**Exercise brief**
Reproduce the entire listing word for word.

Rows from a 3D modeling dataset

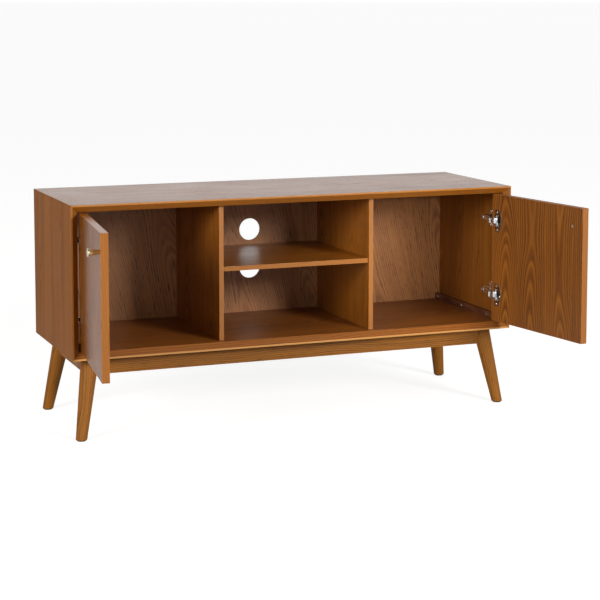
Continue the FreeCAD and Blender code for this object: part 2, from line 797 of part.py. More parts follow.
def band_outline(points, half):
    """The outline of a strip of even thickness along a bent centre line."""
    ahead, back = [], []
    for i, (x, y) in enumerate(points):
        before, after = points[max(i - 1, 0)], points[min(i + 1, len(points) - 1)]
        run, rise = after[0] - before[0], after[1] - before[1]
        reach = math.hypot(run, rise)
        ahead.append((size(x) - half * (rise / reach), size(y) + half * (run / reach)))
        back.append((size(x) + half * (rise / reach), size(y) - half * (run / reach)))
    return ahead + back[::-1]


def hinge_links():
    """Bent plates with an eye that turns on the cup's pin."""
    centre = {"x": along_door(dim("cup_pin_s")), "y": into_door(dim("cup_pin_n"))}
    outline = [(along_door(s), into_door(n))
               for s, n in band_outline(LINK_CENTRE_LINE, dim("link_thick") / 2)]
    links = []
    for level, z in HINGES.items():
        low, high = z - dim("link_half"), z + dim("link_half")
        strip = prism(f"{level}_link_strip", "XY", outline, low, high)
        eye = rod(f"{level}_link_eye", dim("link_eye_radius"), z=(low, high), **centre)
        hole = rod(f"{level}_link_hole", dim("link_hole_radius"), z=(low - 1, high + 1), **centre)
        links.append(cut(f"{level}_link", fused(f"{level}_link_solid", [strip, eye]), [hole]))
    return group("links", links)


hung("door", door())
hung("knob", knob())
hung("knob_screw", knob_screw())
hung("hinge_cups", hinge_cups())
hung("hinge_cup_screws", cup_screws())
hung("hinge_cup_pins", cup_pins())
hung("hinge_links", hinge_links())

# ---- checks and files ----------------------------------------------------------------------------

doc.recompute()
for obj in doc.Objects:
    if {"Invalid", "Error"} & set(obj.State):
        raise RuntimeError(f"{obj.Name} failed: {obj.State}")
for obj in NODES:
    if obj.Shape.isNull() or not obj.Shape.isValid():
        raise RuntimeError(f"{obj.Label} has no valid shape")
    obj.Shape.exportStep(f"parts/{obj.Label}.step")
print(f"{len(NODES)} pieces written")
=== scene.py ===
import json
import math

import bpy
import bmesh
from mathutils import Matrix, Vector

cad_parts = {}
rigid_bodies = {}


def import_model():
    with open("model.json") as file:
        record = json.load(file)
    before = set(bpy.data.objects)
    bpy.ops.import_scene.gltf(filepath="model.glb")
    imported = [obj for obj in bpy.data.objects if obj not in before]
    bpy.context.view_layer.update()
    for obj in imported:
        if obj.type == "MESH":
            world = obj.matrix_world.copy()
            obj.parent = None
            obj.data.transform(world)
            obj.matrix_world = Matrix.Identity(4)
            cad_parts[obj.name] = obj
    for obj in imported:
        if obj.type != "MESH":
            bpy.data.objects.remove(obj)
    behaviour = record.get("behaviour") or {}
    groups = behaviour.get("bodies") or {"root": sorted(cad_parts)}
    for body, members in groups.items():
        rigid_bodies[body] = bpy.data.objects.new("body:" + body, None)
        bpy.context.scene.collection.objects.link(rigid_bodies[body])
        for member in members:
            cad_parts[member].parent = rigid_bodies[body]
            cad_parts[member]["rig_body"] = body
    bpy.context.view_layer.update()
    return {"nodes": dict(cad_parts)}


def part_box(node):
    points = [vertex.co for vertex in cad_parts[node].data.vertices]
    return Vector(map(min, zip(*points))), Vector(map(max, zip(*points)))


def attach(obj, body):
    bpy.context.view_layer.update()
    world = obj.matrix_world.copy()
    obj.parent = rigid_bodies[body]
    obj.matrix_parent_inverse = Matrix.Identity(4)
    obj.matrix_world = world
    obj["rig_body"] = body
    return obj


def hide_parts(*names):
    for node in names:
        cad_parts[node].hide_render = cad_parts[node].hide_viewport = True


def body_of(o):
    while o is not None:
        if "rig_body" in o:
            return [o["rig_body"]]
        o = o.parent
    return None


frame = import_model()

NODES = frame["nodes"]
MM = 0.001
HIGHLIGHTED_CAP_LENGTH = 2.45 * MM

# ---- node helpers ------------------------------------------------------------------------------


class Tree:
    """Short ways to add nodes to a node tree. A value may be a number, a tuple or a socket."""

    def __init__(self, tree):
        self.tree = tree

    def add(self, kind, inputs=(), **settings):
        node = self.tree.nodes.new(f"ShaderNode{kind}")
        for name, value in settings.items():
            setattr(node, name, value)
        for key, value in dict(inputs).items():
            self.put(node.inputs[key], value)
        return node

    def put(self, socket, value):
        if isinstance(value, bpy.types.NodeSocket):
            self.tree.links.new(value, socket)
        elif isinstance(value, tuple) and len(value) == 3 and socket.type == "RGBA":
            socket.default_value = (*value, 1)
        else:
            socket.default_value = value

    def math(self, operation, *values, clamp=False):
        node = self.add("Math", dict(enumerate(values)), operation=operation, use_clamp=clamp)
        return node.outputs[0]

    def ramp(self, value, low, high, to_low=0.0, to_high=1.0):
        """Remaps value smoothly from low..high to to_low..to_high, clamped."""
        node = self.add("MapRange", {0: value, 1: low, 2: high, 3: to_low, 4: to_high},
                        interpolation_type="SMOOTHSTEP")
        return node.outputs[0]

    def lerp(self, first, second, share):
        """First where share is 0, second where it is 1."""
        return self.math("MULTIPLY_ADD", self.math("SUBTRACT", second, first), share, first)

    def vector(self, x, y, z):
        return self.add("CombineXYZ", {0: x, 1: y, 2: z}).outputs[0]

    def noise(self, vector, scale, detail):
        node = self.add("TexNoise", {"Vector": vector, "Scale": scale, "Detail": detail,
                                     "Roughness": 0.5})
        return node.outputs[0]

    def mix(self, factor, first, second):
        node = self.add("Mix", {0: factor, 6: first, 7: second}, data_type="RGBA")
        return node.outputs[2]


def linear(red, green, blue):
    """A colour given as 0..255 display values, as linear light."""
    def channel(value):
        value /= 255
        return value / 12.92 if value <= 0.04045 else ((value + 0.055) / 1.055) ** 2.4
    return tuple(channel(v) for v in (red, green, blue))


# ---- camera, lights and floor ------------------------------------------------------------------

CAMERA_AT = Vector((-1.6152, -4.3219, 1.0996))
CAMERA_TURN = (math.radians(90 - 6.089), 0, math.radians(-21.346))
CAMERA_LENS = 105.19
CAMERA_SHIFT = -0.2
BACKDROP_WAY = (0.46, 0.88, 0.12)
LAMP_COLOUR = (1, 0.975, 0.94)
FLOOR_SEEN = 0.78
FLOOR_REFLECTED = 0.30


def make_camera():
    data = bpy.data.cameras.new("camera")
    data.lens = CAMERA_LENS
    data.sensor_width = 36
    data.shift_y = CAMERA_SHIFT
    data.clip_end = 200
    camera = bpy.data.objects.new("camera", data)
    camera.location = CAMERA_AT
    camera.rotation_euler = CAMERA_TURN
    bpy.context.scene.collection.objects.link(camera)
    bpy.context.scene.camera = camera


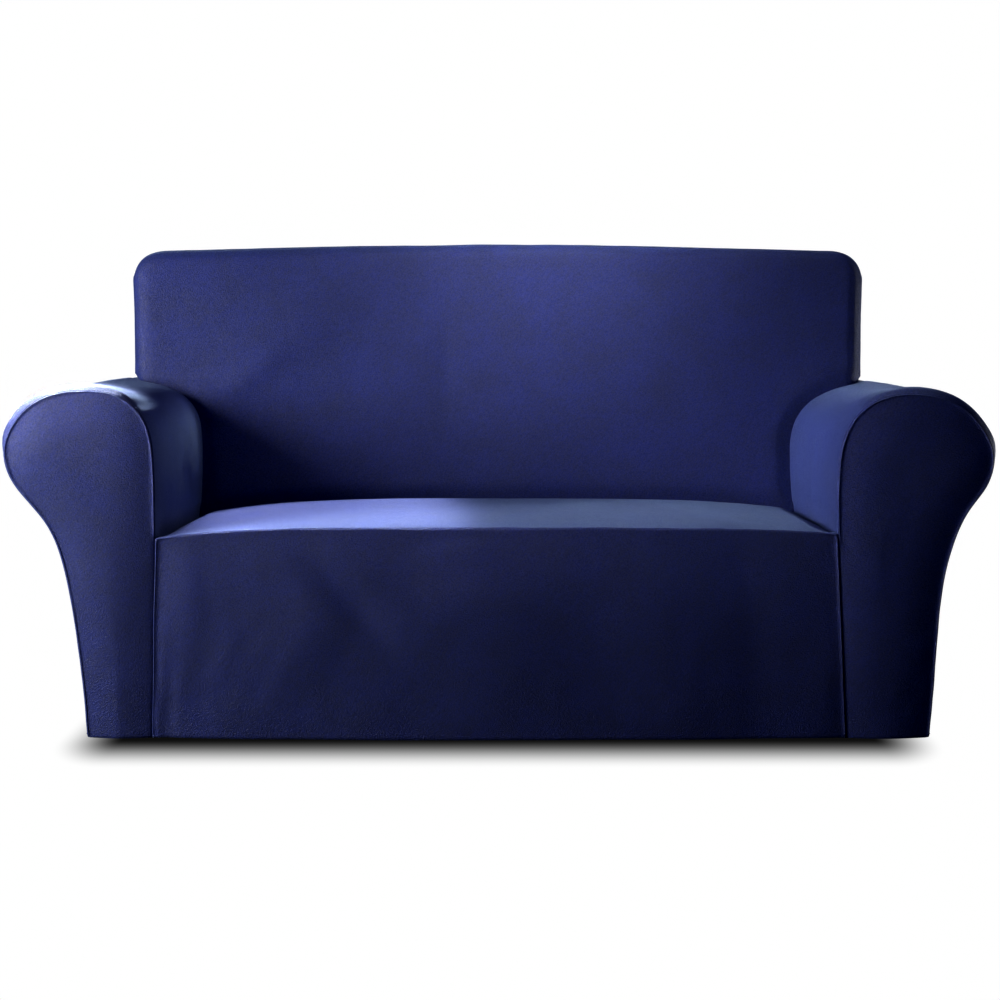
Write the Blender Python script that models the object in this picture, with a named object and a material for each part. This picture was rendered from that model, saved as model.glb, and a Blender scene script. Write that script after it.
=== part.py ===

**Correct result**
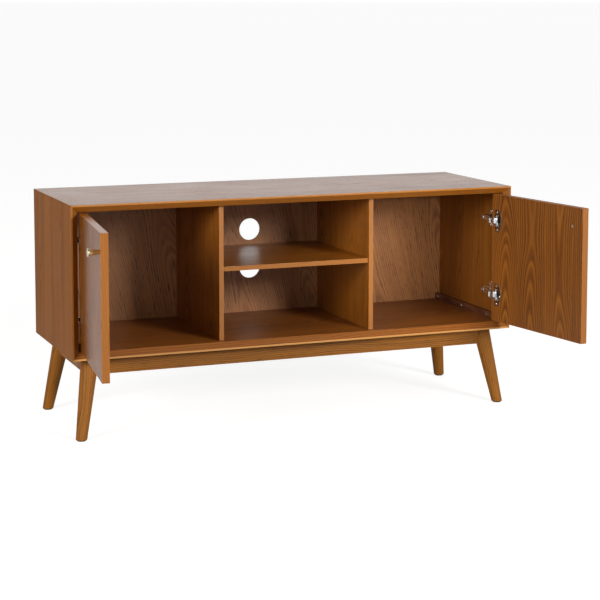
Continue the FreeCAD and Blender code for this object: part 2, from line 797 of part.py. More parts follow.
def band_outline(points, half):
    """The outline of a strip of even thickness along a bent centre line."""
    ahead, back = [], []
    for i, (x, y) in enumerate(points):
        before, after = points[max(i - 1, 0)], points[min(i + 1, len(points) - 1)]
        run, rise = after[0] - before[0], after[1] - before[1]
        reach = math.hypot(run, rise)
        ahead.append((size(x) - half * (rise / reach), size(y) + half * (run / reach)))
        back.append((size(x) + half * (rise / reach), size(y) - half * (run / reach)))
    return ahead + back[::-1]


def hinge_links():
    """Bent plates with an eye that turns on the cup's pin."""
    centre = {"x": along_door(dim("cup_pin_s")), "y": into_door(dim("cup_pin_n"))}
    outline = [(along_door(s), into_door(n))
               for s, n in band_outline(LINK_CENTRE_LINE, dim("link_thick") / 2)]
    links = []
    for level, z in HINGES.items():
        low, high = z - dim("link_half"), z + dim("link_half")
        strip = prism(f"{level}_link_strip", "XY", outline, low, high)
        eye = rod(f"{level}_link_eye", dim("link_eye_radius"), z=(low, high), **centre)
        hole = rod(f"{level}_link_hole", dim("link_hole_radius"), z=(low - 1, high + 1), **centre)
        links.append(cut(f"{level}_link", fused(f"{level}_link_solid", [strip, eye]), [hole]))
    return group("links", links)


hung("door", door())
hung("knob", knob())
hung("knob_screw", knob_screw())
hung("hinge_cups", hinge_cups())
hung("hinge_cup_screws", cup_screws())
hung("hinge_cup_pins", cup_pins())
hung("hinge_links", hinge_links())

# ---- checks and files ----------------------------------------------------------------------------

doc.recompute()
for obj in doc.Objects:
    if {"Invalid", "Error"} & set(obj.State):
        raise RuntimeError(f"{obj.Name} failed: {obj.State}")
for obj in NODES:
    if obj.Shape.isNull() or not obj.Shape.isValid():
        raise RuntimeError(f"{obj.Label} has no valid shape")
    obj.Shape.exportStep(f"parts/{obj.Label}.step")
print(f"{len(NODES)} pieces written")
=== scene.py ===
import json
import math

import bpy
import bmesh
from mathutils import Matrix, Vector

cad_parts = {}
rigid_bodies = {}


def import_model():
    with open("model.json") as file:
        record = json.load(file)
    before = set(bpy.data.objects)
    bpy.ops.import_scene.gltf(filepath="model.glb")
    imported = [obj for obj in bpy.data.objects if obj not in before]
    bpy.context.view_layer.update()
    for obj in imported:
        if obj.type == "MESH":
            world = obj.matrix_world.copy()
            obj.parent = None
            obj.data.transform(world)
            obj.matrix_world = Matrix.Identity(4)
            cad_parts[obj.name] = obj
    for obj in imported:
        if obj.type != "MESH":
            bpy.data.objects.remove(obj)
    behaviour = record.get("behaviour") or {}
    groups = behaviour.get("bodies") or {"root": sorted(cad_parts)}
    for body, members in groups.items():
        rigid_bodies[body] = bpy.data.objects.new("body:" + body, None)
        bpy.context.scene.collection.objects.link(rigid_bodies[body])
        for member in members:
            cad_parts[member].parent = rigid_bodies[body]
            cad_parts[member]["rig_body"] = body
    bpy.context.view_layer.update()
    return {"nodes": dict(cad_parts)}


def part_box(node):
    points = [vertex.co for vertex in cad_parts[node].data.vertices]
    return Vector(map(min, zip(*points))), Vector(map(max, zip(*points)))


def attach(obj, body):
    bpy.context.view_layer.update()
    world = obj.matrix_world.copy()
    obj.parent = rigid_bodies[body]
    obj.matrix_parent_inverse = Matrix.Identity(4)
    obj.matrix_world = world
    obj["rig_body"] = body
    return obj


def hide_parts(*names):
    for node in names:
        cad_parts[node].hide_render = cad_parts[node].hide_viewport = True


def body_of(o):
    while o is not None:
        if "rig_body" in o:
            return [o["rig_body"]]
        o = o.parent
    return None


frame = import_model()

NODES = frame["nodes"]
MM = 0.001
HIGHLIGHTED_CAP_LENGTH = 2.45 * MM

# ---- node helpers ------------------------------------------------------------------------------


class Tree:
    """Short ways to add nodes to a node tree. A value may be a number, a tuple or a socket."""

    def __init__(self, tree):
        self.tree = tree

    def add(self, kind, inputs=(), **settings):
        node = self.tree.nodes.new(f"ShaderNode{kind}")
        for name, value in settings.items():
            setattr(node, name, value)
        for key, value in dict(inputs).items():
            self.put(node.inputs[key], value)
        return node

    def put(self, socket, value):
        if isinstance(value, bpy.types.NodeSocket):
            self.tree.links.new(value, socket)
        elif isinstance(value, tuple) and len(value) == 3 and socket.type == "RGBA":
            socket.default_value = (*value, 1)
        else:
            socket.default_value = value

    def math(self, operation, *values, clamp=False):
        node = self.add("Math", dict(enumerate(values)), operation=operation, use_clamp=clamp)
        return node.outputs[0]

    def ramp(self, value, low, high, to_low=0.0, to_high=1.0):
        """Remaps value smoothly from low..high to to_low..to_high, clamped."""
        node = self.add("MapRange", {0: value, 1: low, 2: high, 3: to_low, 4: to_high},
                        interpolation_type="SMOOTHSTEP")
        return node.outputs[0]

    def lerp(self, first, second, share):
        """First where share is 0, second where it is 1."""
        return self.math("MULTIPLY_ADD", self.math("SUBTRACT", second, first), share, first)

    def vector(self, x, y, z):
        return self.add("CombineXYZ", {0: x, 1: y, 2: z}).outputs[0]

    def noise(self, vector, scale, detail):
        node = self.add("TexNoise", {"Vector": vector, "Scale": scale, "Detail": detail,
                                     "Roughness": 0.5})
        return node.outputs[0]

    def mix(self, factor, first, second):
        node = self.add("Mix", {0: factor, 6: first, 7: second}, data_type="RGBA")
        return node.outputs[2]


def linear(red, green, blue):
    """A colour given as 0..255 display values, as linear light."""
    def channel(value):
        value /= 255
        return value / 12.92 if value <= 0.04045 else ((value + 0.055) / 1.055) ** 2.4
    return tuple(channel(v) for v in (red, green, blue))


# ---- camera, lights and floor ------------------------------------------------------------------

CAMERA_AT = Vector((-1.6152, -4.3219, 1.0996))
CAMERA_TURN = (math.radians(90 - 6.089), 0, math.radians(-21.346))
CAMERA_LENS = 105.19
CAMERA_SHIFT = -0.2
BACKDROP_WAY = (0.46, 0.88, 0.12)
LAMP_COLOUR = (1, 0.975, 0.94)
FLOOR_SEEN = 0.78
FLOOR_REFLECTED = 0.30


def make_camera():
    data = bpy.data.cameras.new("camera")
    data.lens = CAMERA_LENS
    data.sensor_width = 36
    data.shift_y = CAMERA_SHIFT
    data.clip_end = 200
    camera = bpy.data.objects.new("camera", data)
    camera.location = CAMERA_AT
    camera.rotation_euler = CAMERA_TURN
    bpy.context.scene.collection.objects.link(camera)
    bpy.context.scene.camera = camera


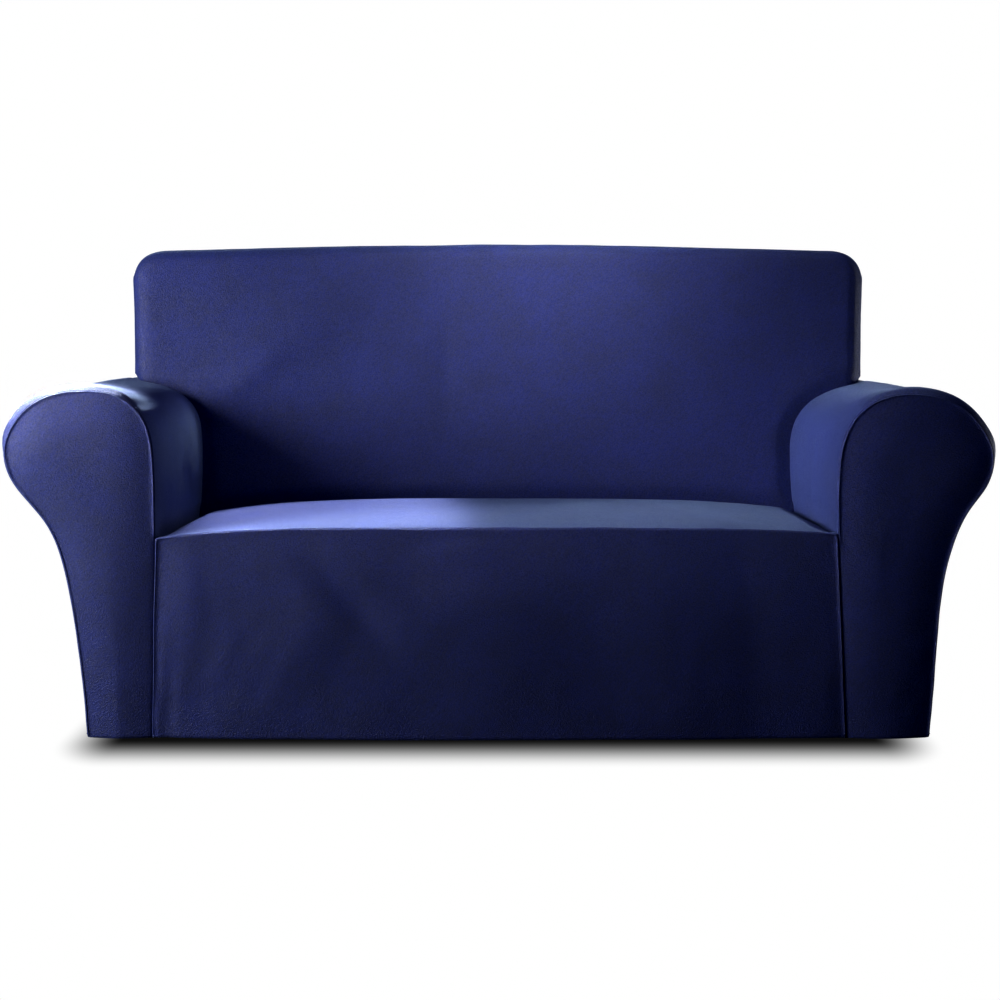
Write the Blender Python script that models the object in this picture, with a named object and a material for each part. This picture was rendered from that model, saved as model.glb, and a Blender scene script. Write that script after it.
=== part.py ===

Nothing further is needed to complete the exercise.